Here’s where it helps to understand some basic models for PDN impedance analysis. If you can build some reasonably accurate models for PDN impedance, you can design proper decoupling networks for your component in order to keep the impedance of your PDN within acceptable limits.

Why Conduct PDN Impedance Analysis?

The high speed and high frequency designers reading this will already know the answer to this question. However, with technological demands mounting, we’ll all be high speed and high frequency designers sooner than we like, so it is important to understand how PDN impedance affects the behavior of signals in your PCB. Unfortunately, we don’t always do the best job of placing this information in one place, so I’ll happily do this here.

In short, your PDN impedance will affect the following aspects of your circuits:

  • Power bus noise.

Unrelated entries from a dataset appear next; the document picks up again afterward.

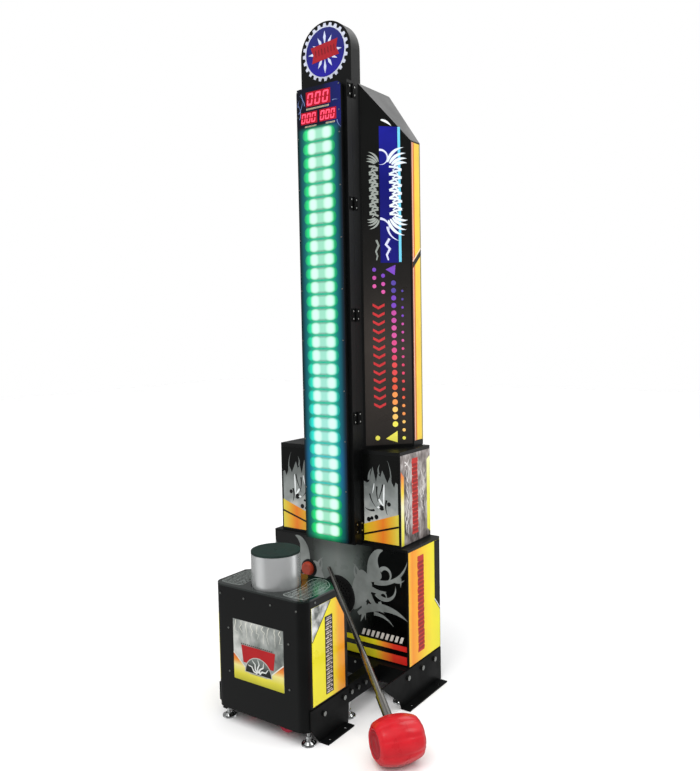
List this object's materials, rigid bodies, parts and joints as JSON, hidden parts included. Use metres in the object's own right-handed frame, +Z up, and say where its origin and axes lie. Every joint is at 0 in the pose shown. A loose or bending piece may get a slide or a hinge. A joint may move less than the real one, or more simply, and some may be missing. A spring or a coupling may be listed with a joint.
{
  "type": "hammer strength tester arcade machine",
  "caption": "Tall strength tester arcade machine: light tower with hinged LED door, stepped cabinet, strike box with sprung anvil and a loose soft-headed hammer",
  "frame": {"origin": "on the floor, at the centre of the four floor-anchor holes of the cabinet brackets", "axes": "+Z up, the front of the machine faces -Y, +X is the machine's left-to-right seen from the front"},
  "size_m": [0.9298, 0.7184, 2.4998],
  "materials": {
    "black_sheet": "satin black powder-coated sheet",
    "lower_art": "glossy printed plastic, yellow, orange, silver and black",
    "shoulder_art": "glossy printed plastic, silver, yellow and red",
    "wing_art": "glossy printed plastic, black with coloured print",
    "strike_art": "glossy printed plastic, yellow, silver and red",
    "emblem_blue": "blue printed disc",
    "emblem_white": "white toothed ring",
    "door_panel_navy": "dark navy glossy plastic panel",
    "circuit_board": "green circuit board",
    "zinc_steel": "zinc-plated steel",
    "chrome_parts": "chromed steel",
    "anvil_aluminium": "turned aluminium",
    "pad_rubber": "dark rubber",
    "bush_brass": "turned bronze",
    "castor_red": "red polyurethane wheel",
    "black_plastic": "black moulded plastic",
    "button_red": "red translucent button cap",
    "hammer_red": "red soft vinyl over foam",
    "hammer_dark_red": "dark red soft vinyl end pads",
    "handle_steel": "polished grey steel tube",
    "bar_lens_green": "lit translucent lens",
    "score_red": "lit red digit window"
  },
  "bodies": {
    "cabinet": {"anvil_guide_bush": "bush_brass", "base_beams": "black_sheet", "bolts_and_screws": "zinc_steel", "castor_mount_plates": "zinc_steel", "control_board": "circuit_board", "fixed_hinge_leaves": "black_sheet", "floor_brackets": "black_sheet", "head_emblem_disc": "emblem_blue", "head_gear_ring": "emblem_white", "impact_sensor": "zinc_steel", "led_column_shell": "black_sheet", "levelling_feet": "chrome_parts", "lower_cabinet_shell": "black_sheet", "lower_front_art_panel": "lower_art", "lower_side_art_panels": "lower_art", "mains_inlet": "black_plastic", "power_supply": "zinc_steel", "rear_castor_brackets": "zinc_steel", "shoulder_art_panels": "shoulder_art", "shoulder_box_shell": "black_sheet", "speaker_driver": "black_plastic", "speaker_grille": "black_plastic", "start_button_bezel": "black_plastic", "start_button_switch": "black_plastic", "strike_art_panels": "strike_art", "strike_base_plate": "zinc_steel", "strike_box_shell": "black_sheet", "strike_cross_frame": "zinc_steel", "strike_top_plate": "black_sheet", "tower_rear_panel": "black_sheet", "tower_wing_shell": "black_sheet", "wing_art_panels": "wing_art"},
    "led_door": {"led_door_frame": "black_sheet", "led_front_panel": "door_panel_navy", "led_bar_lenses": "bar_lens_green", "score_display_modules": "score_red", "led_light_board": "circuit_board", "door_front_screws": "zinc_steel", "door_hinge_leaves": "black_sheet", "led_door_lock_barrel": "chrome_parts"},
    "led_door_cam": {"led_door_lock_cam": "chrome_parts"},
    "rear_door": {"rear_service_door": "black_sheet", "rear_door_hinge_leaves": "black_sheet", "rear_door_lock_barrel": "chrome_parts"},
    "rear_door_cam": {"rear_door_lock_cam": "chrome_parts"},
    "anvil": {"anvil_drum": "anvil_aluminium", "anvil_rubber_pad": "pad_rubber", "anvil_shaft": "zinc_steel", "anvil_return_spring": "zinc_steel"},
    "start_button": {"start_button_plunger": "button_red"},
    "mains_switch": {"mains_rocker": "black_plastic"},
    "castor_right": {"castor_fork_right": "zinc_steel"},
    "castor_left": {"castor_fork_left": "zinc_steel"},
    "wheel_right": {"castor_wheel_right": "castor_red"},
    "wheel_left": {"castor_wheel_left": "castor_red"},
    "rear_wheel_r": {"rear_wheel_right": "castor_red"},
    "rear_wheel_l": {"rear_wheel_left": "castor_red"},
    "hammer": {"hammer_head": "hammer_red", "hammer_end_caps": "hammer_dark_red", "hammer_handle": "handle_steel"}
  },
  "joints": [
    {"name": "led_door_hinge", "type": "hinge", "parent": "cabinet", "child": "led_door", "pos_m": [0.118, -0.09625, 1.42], "axis": [0, 0, 1], "range_deg": [0, 110]},
    {"name": "led_door_lock_turn", "type": "hinge", "parent": "led_door", "child": "led_door_cam", "pos_m": [-0.1033, -0.111, 1.4], "axis": [-1, 0, 0], "range_deg": [0, 90]},
    {"name": "rear_door_hinge", "type": "hinge", "parent": "cabinet", "child": "rear_door", "pos_m": [-0.2295, 0.1641, 0.32], "axis": [0, 0, 1], "range_deg": [0, 110]},
    {"name": "rear_door_lock_turn", "type": "hinge", "parent": "rear_door", "child": "rear_door_cam", "pos_m": [0.2, 0.154, 0.32], "axis": [0, 1, 0], "range_deg": [0, 90]},
    {"name": "anvil_press", "type": "slide", "parent": "cabinet", "child": "anvil", "axis": [0, 0, -1], "range_m": [0, 0.025], "stiffness_N_per_m": 8000, "springref_m": -0.02, "deforming": ["anvil_return_spring"]},
    {"name": "start_button_press", "type": "slide", "parent": "cabinet", "child": "start_button", "axis": [0, 1, 0], "range_m": [0, 0.004], "stiffness_N_per_m": 300, "springref_m": -0.003},
    {"name": "mains_rocker_tilt", "type": "hinge", "parent": "cabinet", "child": "mains_switch", "pos_m": [0.14, 0.158, 0.104], "axis": [1, 0, 0], "range_deg": [0, 14]},
    {"name": "castor_right_swivel", "type": "hinge", "parent": "cabinet", "child": "castor_right", "pos_m": [0.092, -0.486, 0.09], "axis": [0, 0, 1], "continuous": true},
    {"name": "castor_left_swivel", "type": "hinge", "parent": "cabinet", "child": "castor_left", "pos_m": [-0.092, -0.486, 0.09], "axis": [0, 0, 1], "continuous": true},
    {"name": "wheel_right_spin", "type": "hinge", "parent": "castor_right", "child": "wheel_right", "pos_m": [0.07, -0.486, 0.039], "axis": [0, 1, 0], "continuous": true},
    {"name": "wheel_left_spin", "type": "hinge", "parent": "castor_left", "child": "wheel_left", "pos_m": [-0.092, -0.464, 0.039], "axis": [1, 0, 0], "continuous": true},
    {"name": "rear_wheel_r_spin", "type": "hinge", "parent": "cabinet", "child": "rear_wheel_r", "pos_m": [0.23, 0.128, 0.028], "axis": [1, 0, 0], "continuous": true},
    {"name": "rear_wheel_l_spin", "type": "hinge", "parent": "cabinet", "child": "rear_wheel_l", "pos_m": [-0.23, 0.128, 0.028], "axis": [1, 0, 0], "continuous": true},
    {"name": "hammer_lift", "type": "slide", "parent": "cabinet", "child": "hammer", "axis": [0.9, 0, 0.4359], "range_m": [0, 0.35]}
  ]
}
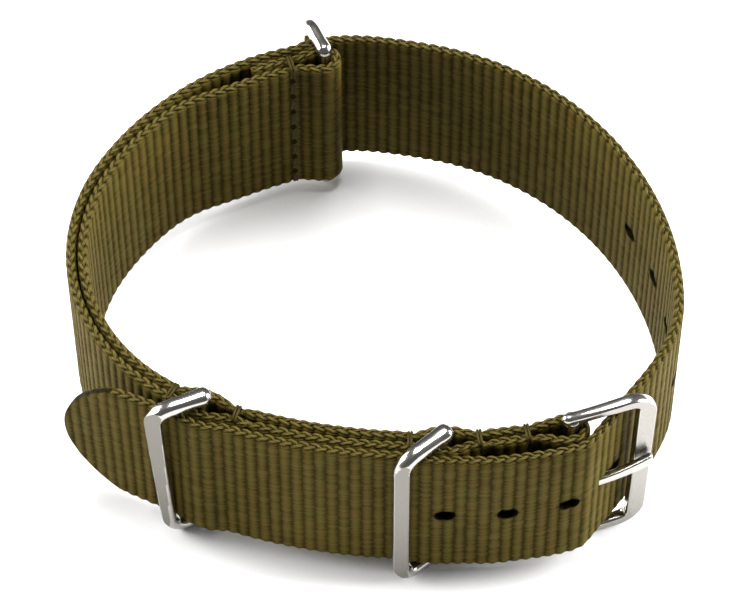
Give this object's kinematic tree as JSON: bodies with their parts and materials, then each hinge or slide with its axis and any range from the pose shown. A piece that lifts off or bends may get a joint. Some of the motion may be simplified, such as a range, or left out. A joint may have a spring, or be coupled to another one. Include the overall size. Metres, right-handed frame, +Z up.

The voltage ripple created due to transient currents in your PCB. Note that, because your PDN impedance is a function of frequency, the voltage ripple caused by a switching will also be a function of frequency. Note that these transients can arise regardless of the level of noise in the output from your voltage regulator.

  • Damping in power bus noise. Any ripple on the power bus could appear as ringing (i.e., an underdamped transient oscillation) in some cases. This is one problem that can occur if your decoupling capacitor is incorrectly sized or if you do not account for your decoupling capacitor’s self-resonance frequency in your decoupling network.

  • Required level of decoupling. Most capacitors have become insufficient for ensuring decoupling in PCBs with fast logic due to their relatively low self-resonance frequencies (~100 MHz). Therefore, designers used interplane capacitance to provide sufficient capacitance to ensure decoupling. Newer capacitors with GHz self-resonance frequencies are also available, and the combination of these is used to provide decoupling in high speed/high frequency PCBs.

  • Current return path. Your return current will follow the path of least resistance (for DC current) or least reactance (for AC current). The impedance in your ground network will vary in space, which depends in part on parasitic coupling between signal traces and the PDN.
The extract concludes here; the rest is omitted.